**YOUR INSTRUCTIONS**
Both end lines count: copy exactly from the line that contains "Continue the Blender" to the line that contains "return total", and only those lines.

Entries with model source code
◇ ◇ ◇ ◇ ◇
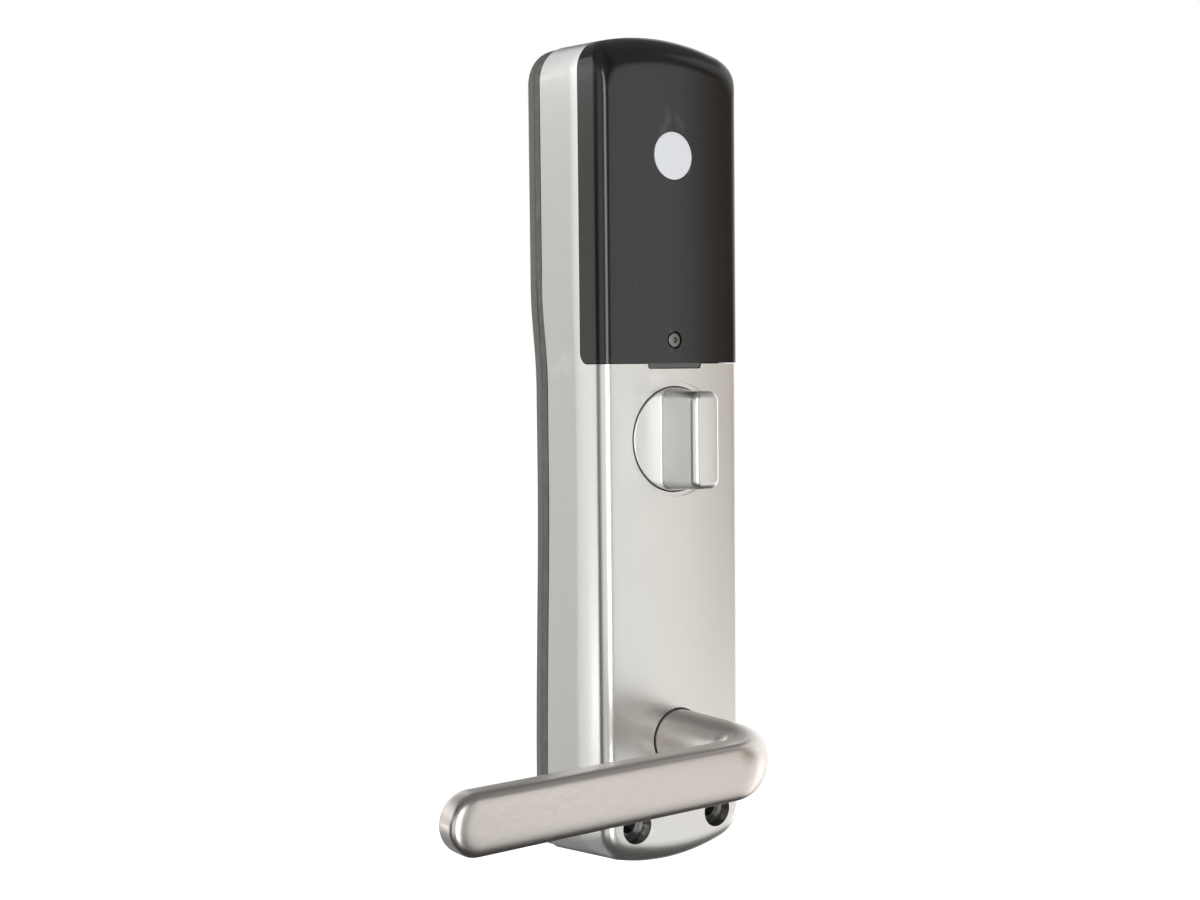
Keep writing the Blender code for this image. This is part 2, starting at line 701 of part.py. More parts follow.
def register_button(surface):
    """The programming button beside the radio module."""
    front = HOLDER_FRONT - 1.6 * MM
    profile = [
        (0, front),
        (2.2 * MM, front),
        (2.6 * MM, front + 0.4 * MM),
        (2.6 * MM, HOLDER_FRONT + 2.0 * MM),
        (3.8 * MM, HOLDER_FRONT + 2.0 * MM),
        (3.8 * MM, HOLDER_FRONT + 2.9 * MM),
        (1.4 * MM, HOLDER_FRONT + 2.9 * MM),
        (1.4 * MM, BOARD_FRONT - 3.6 * MM - BUTTON_TRAVEL - 0.2 * MM),
        (0, BOARD_FRONT - 3.6 * MM - BUTTON_TRAVEL - 0.2 * MM),
    ]
    return finished(turned("register_button", profile, (BUTTON_X, BUTTON_Z), 20), surface)


def push_switch(surface):
    """The switch under the programming button."""
    low = (BUTTON_X - 3 * MM, BOARD_FRONT - 2.6 * MM, BUTTON_Z - 3 * MM)
    high = (BUTTON_X + 3 * MM, BOARD_FRONT - GAP, BUTTON_Z + 3 * MM)
    base = block("push_switch", low, high)
    at = (BUTTON_X, BUTTON_Z)
    join(base, rod("stem", 1.5 * MM, BOARD_FRONT - 3.6 * MM, BOARD_FRONT - 1 * MM, at, 12))
    return finished(base, surface)


def battery(index, surface):
    """One AA cell, lying across the bay. Neighbours point opposite ways."""
    way = 1 if index % 2 == 0 else -1
    half = CELL_LENGTH / 2
    nub, shift = 1.2 * MM, 0.85 * MM
    profile = [
        (0, -half),
        (5 * MM, -half),
        (CELL_RADIUS, -half + 0.4 * MM),
        (CELL_RADIUS, half - nub - 0.5 * MM),
        (CELL_RADIUS - 0.6 * MM, half - nub),
        (2.7 * MM, half - nub),
        (2.7 * MM, half),
        (0, half),
    ]
    cell = turned(f"battery_{index + 1}", profile, (0, 0), 24)
    cell.data.transform(Matrix.Rotation(-way * math.pi / 2, 4, "Z"))
    cell.data.transform(Matrix.Translation((way * shift, CELL_Y, cell_z(index))))
    return finished(cell, surface)


def contact_plates(surface):
    """Sheet-metal contacts at the ends of the cells.

    Two bridges are on the right, and one bridge and two ends on the left.
    """
    spans = (
        ("right_low", 1, 0, 1),
        ("right_high", 1, 2, 3),
        ("left_low", -1, 0, 0),
        ("left_mid", -1, 1, 2),
        ("left_high", -1, 3, 3),
    )
    for label, side, first, last in spans:
        x0, x1 = sorted((side * CONTACT_X, side * (CONTACT_X - 0.4 * MM)))
        low = (x0, CELL_Y - 4 * MM, cell_z(first) - 5.5 * MM)
        high = (x1, CELL_Y + 5 * MM, cell_z(last) + 5.5 * MM)
        finished(block(f"contact_{label}", low, high), surface)


def contact_spring(index, surface):
    """The conical spring at a cell's negative end."""
    way = -1 if index % 2 == 0 else 1
    turns, steps = 2.5, 9
    start = CONTACT_X - 0.4 * MM - 0.3 * MM - 0.35 * MM
    length = 0.75 * MM
    points = []
    for i in range(round(turns * steps) + 1):
        share = i / (turns * steps)
        angle = 2 * math.pi * turns * share
        radius = 4.6 * MM - 2.9 * MM * share
        x = way * (start - length * share)
        points.append((x, CELL_Y + radius * math.cos(angle), cell_z(index) + radius * math.sin(angle)))
    return finished(wire(f"contact_spring_{index + 1}", points, 0.3 * MM), surface)


# ---------------------------------------------------------------- electronics

BOARD_FRONT = -15.6 * MM
BOARD_REAR = -14.0 * MM
BOARD_HALF = 24.5 * MM
BOARD_LOW = 80 * MM
BOARD_HIGH = 178 * MM
BOARD_POSTS = tuple((side * 20 * MM, z * MM) for side in (-1, 1) for z in (86, 168))


def main_board(surface):
    """The circuit board with its larger components."""
    centre = (0, (BOARD_LOW + BOARD_HIGH) / 2)
    outline = rounded_outline(BOARD_HALF, (BOARD_HIGH - BOARD_LOW) / 2, 3 * MM, centre, 2)
    board = extruded("main_board", outline, BOARD_FRONT, BOARD_REAR)
    # Middle X, middle Z, half width, half height and height above the board, in millimetres.
    chips = (
        (-8, 150, 5, 5, 1.2),
        (6, 148, 3, 4, 1.4),
        (-10, 126, 4, 3, 1.6),
        (8, 122, 4, 6, 2.4),
        (-4, 108, 6, 3, 1.5),
    )
    parts = []
    for x, z, half_x, half_z, tall in chips:
        low = ((x - half_x) * MM, BOARD_FRONT - tall * MM, (z - half_z) * MM)
        high = ((x + half_x) * MM, BOARD_FRONT + 0.5 * MM, (z + half_z) * MM)
        parts.append(block("chip", low, high))
    at = (-12 * MM, 112 * MM)
    parts.append(rod("capacitor", 4 * MM, BOARD_REAR - 0.5 * MM, BOARD_REAR + 6 * MM, at, 16))
    join(board, *parts)
    return finished(board, surface)


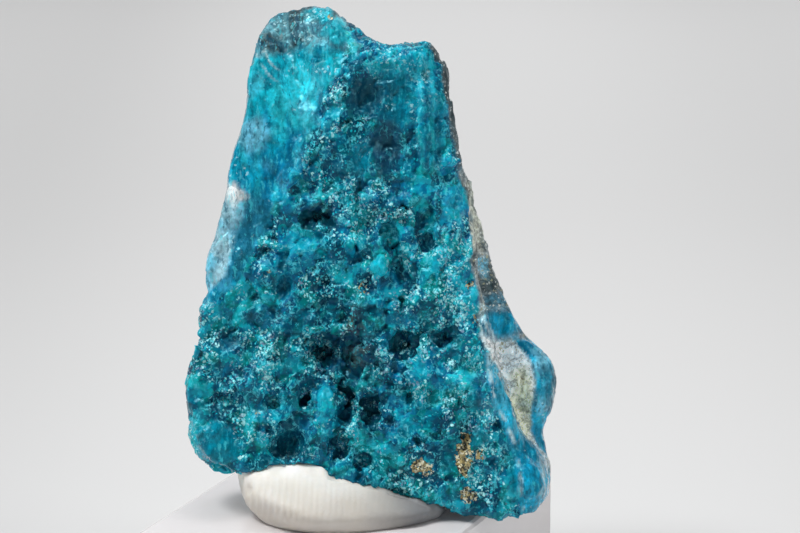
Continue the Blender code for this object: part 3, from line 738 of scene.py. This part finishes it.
class Nodes:
    """Short calls for building a material's nodes. Colours are given as three numbers."""

    def __init__(self, name):
        self.material = bpy.data.materials.new(name)
        self.material.use_nodes = True
        self.tree = self.material.node_tree
        self.shader = self.tree.nodes["Principled BSDF"]
        self.output = self.tree.nodes["Material Output"]
        place = self.add("TexCoord").outputs["Object"]
        self.place = self.scaled(place, 1.0 / MM)

    def link(self, source, target):
        if isinstance(source, bpy.types.NodeSocket):
            self.tree.links.new(source, target)
        else:
            target.default_value = source

    def set(self, **values):
        """Sets the shader's own sockets, named with _ for a space."""
        for name, value in values.items():
            self.link(value, self.shader.inputs[name.replace("_", " ")])

    def add(self, kind, **settings):
        node = self.tree.nodes.new("ShaderNode" + kind)
        for key, value in settings.items():
            setattr(node, key, value)
        return node

    def math(self, operation, first, second, third=None, clamp=False):
        node = self.add("Math", operation=operation, use_clamp=clamp)
        for socket, given in zip(node.inputs, (first, second) if third is None else (first, second, third)):
            self.link(given, socket)
        return node.outputs[0]

    def times(self, first, second, clamp=False):
        return self.math("MULTIPLY", first, second, clamp=clamp)

    def plus(self, total, *pairs):
        """total + value * factor, for each value and its factor in turn"""
        for value, factor in zip(pairs[::2], pairs[1::2]):
            total = self.math("MULTIPLY_ADD", value, factor, total)
        return total

    def around(self, value):
        """A number from 0 to 1 as a shift around zero."""
        return self.math("SUBTRACT", value, 0.5)

    def vector(self, operation, first, second):
        node = self.add("VectorMath", operation=operation)
        self.link(first, node.inputs[0])
        self.link(second, node.inputs[1])
        return node.outputs[0]

    def scaled(self, vector, scale):
        node = self.add("VectorMath", operation="SCALE")
        self.link(vector, node.inputs[0])
        self.link(scale, node.inputs["Scale"])
        return node.outputs[0]

    def centred(self, colour, scale):
        """A random colour as a shift around zero."""
        return self.scaled(self.vector("SUBTRACT", colour, (0.5, 0.5, 0.5)), scale)

    def mix(self, share, first, second):
        node = self.add("Mix", data_type="RGBA")
        self.link(share, node.inputs[0])
        for given, socket in ((first, node.inputs[6]), (second, node.inputs[7])):
            self.link((*given, 1.0) if isinstance(given, tuple) else given, socket)
        return node.outputs[2]

    def span(self, value, low, high, to_low=0.0, to_high=1.0):
        node = self.add("MapRange", interpolation_type="SMOOTHSTEP")
        for socket, given in zip(node.inputs, (value, low, high, to_low, to_high)):
            self.link(given, socket)
        return node.outputs[0]

    def attribute(self, name, output="Fac"):
        return self.add("Attribute", attribute_name=name).outputs[output]

    def texture(self, kind, vector, scale, **settings):
        node = self.add(kind, **settings)
        self.link(vector, node.inputs["Vector"])
        node.inputs["Scale"].default_value = scale
        return node

    def noise(self, vector, scale, detail, output="Fac"):
        node = self.texture("TexNoise", vector, scale)
        node.inputs["Detail"].default_value = detail
        return node.outputs[output]

    def cells(self, vector, scale):
        """Distance, random colour and its three numbers, for each cell."""
        node = self.texture("TexVoronoi", vector, scale)
        colour = node.outputs["Color"]
        return node.outputs["Distance"], colour, self.split("SeparateColor", colour)

    def cell_edges(self, vector, scale):
        """Distance to the nearest edge between cells."""
        return self.texture("TexVoronoi", vector, scale, feature="DISTANCE_TO_EDGE").outputs["Distance"]

    def split(self, kind, source):
        """The three numbers of a colour or a vector."""
        node = self.add(kind)
        self.link(source, node.inputs[0])
        return node.outputs

    def bump(self, height, distance, strength, normal=None):
        node = self.add("Bump")
        node.inputs["Strength"].default_value = strength
        node.inputs["Distance"].default_value = distance * MM
        self.link(height, node.inputs["Height"])
        if normal is not None:
            self.link(normal, node.inputs["Normal"])
        return node.outputs[0]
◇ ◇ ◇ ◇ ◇
**RESPONSE BELOW**
Continue the Blender code for this object: part 3, from line 738 of scene.py. This part finishes it.
class Nodes:
    """Short calls for building a material's nodes. Colours are given as three numbers."""

    def __init__(self, name):
        self.material = bpy.data.materials.new(name)
        self.material.use_nodes = True
        self.tree = self.material.node_tree
        self.shader = self.tree.nodes["Principled BSDF"]
        self.output = self.tree.nodes["Material Output"]
        place = self.add("TexCoord").outputs["Object"]
        self.place = self.scaled(place, 1.0 / MM)

    def link(self, source, target):
        if isinstance(source, bpy.types.NodeSocket):
            self.tree.links.new(source, target)
        else:
            target.default_value = source

    def set(self, **values):
        """Sets the shader's own sockets, named with _ for a space."""
        for name, value in values.items():
            self.link(value, self.shader.inputs[name.replace("_", " ")])

    def add(self, kind, **settings):
        node = self.tree.nodes.new("ShaderNode" + kind)
        for key, value in settings.items():
            setattr(node, key, value)
        return node

    def math(self, operation, first, second, third=None, clamp=False):
        node = self.add("Math", operation=operation, use_clamp=clamp)
        for socket, given in zip(node.inputs, (first, second) if third is None else (first, second, third)):
            self.link(given, socket)
        return node.outputs[0]

    def times(self, first, second, clamp=False):
        return self.math("MULTIPLY", first, second, clamp=clamp)

    def plus(self, total, *pairs):
        """total + value * factor, for each value and its factor in turn"""
        for value, factor in zip(pairs[::2], pairs[1::2]):
            total = self.math("MULTIPLY_ADD", value, factor, total)
        return total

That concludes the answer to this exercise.